I think Nine and the ABC both make a mistake in changing their cricket commentary teams for the Twenty20 matches. The things we like about the commentators who are so familiar to us can save a dull game and make a grand game even better.

All the decades of watching and listening to Benaud gave you an unmistakable sense of an intelligent man blessed with common sense, urbane and fair-minded. One remarkable thing about Benaud was his voice, more specifically his accent. Benaud’s voice, it strikes me, was almost the last perfect example of what we once called educated Australian.

For one memorable year in high school I studied as a formal subject the art of speech. It was taught like music, with theory and practice both.

Educated Australian was the high point at which we aimed. It was once achieved routinely by ABC news readers. It is the sort of accent you hear on old newsreels of Robert Menzies or indeed Don Bradman.

This was a very specific Australian accent, classless, correct, clear and without trace of social or regional background. It was not the faux larrikin exaggerated working-class Jimmo and Micko and Davo bonzer bewdy mate stuff that you get at one end of the scale, nor was it the affected, upper-class, Oxbridge Australian, which is happily less popular these days, or the cringe-making anglicised affectation of a Geoffrey Robertson, or even the exaggerated long As and twee political correctness, often enough adenoidal, of the earnest, modern, inner-city Green.

Educated Australian was clear, crisp, correct — like the sound of a ship’s bell on a hot summer’s day.

I did not know until his death that Benaud was born in Penrith, certainly when he grew up no centre of particular affluence nor yet of particular poverty.
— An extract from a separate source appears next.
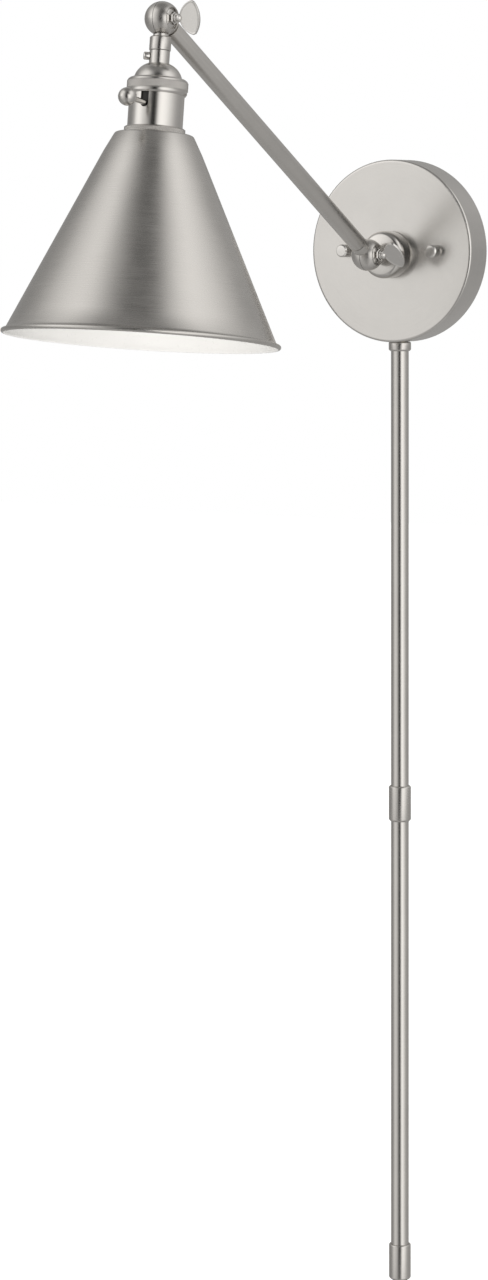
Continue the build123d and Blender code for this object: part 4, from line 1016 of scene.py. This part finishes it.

Any intelligent Australian could aspire to speak as well as Benaud. Of course Benaud’s speech patterns were updated a bit from Menzies and Bradman.

Too often Australian speech, not least on TV, is characterised by a certain slovenliness. For some, there is a lingering echo of the antique and always foolish notion that to speak roughly somehow implies a bold rejection of English class values.

Educated Australian is a bit like a good batting technique. It doesn’t rob you of colour. It allows you to inject colour precisely where you want it, through emphasis, pause, rhythm. And of course the very occasional and judicious profanity in the context of educated Australian is all the more telling a verbal blow. The last mainstream Australian politician to practise this kind of plain, clear speech is John Howard.

He was never regarded as a great orator, like Menzies or Gough Whitlam, or even Bob Hawke in rhetorical combat. But Howard, like Benaud, almost always projected a clear, straight, true sound, in which the quality of common sense and fair judgment seemed to inhere in the very shape of the words themselves.

I interviewed Howard a lot and was struck by how seldom he used the ten-dollar word. He would “stick up” for things; a good policy was “practical”.

Like Benaud’s, his diction was clear, unhurried without being ponderously slow. He had pet phrases but gave you the impression of speaking normally in an educated conversation.

I’m not suggesting everyone should speak like Benaud. Educated Australian was always an ideal rather than a common practice. But it would be no bad thing if a few more of us tried for the ideal.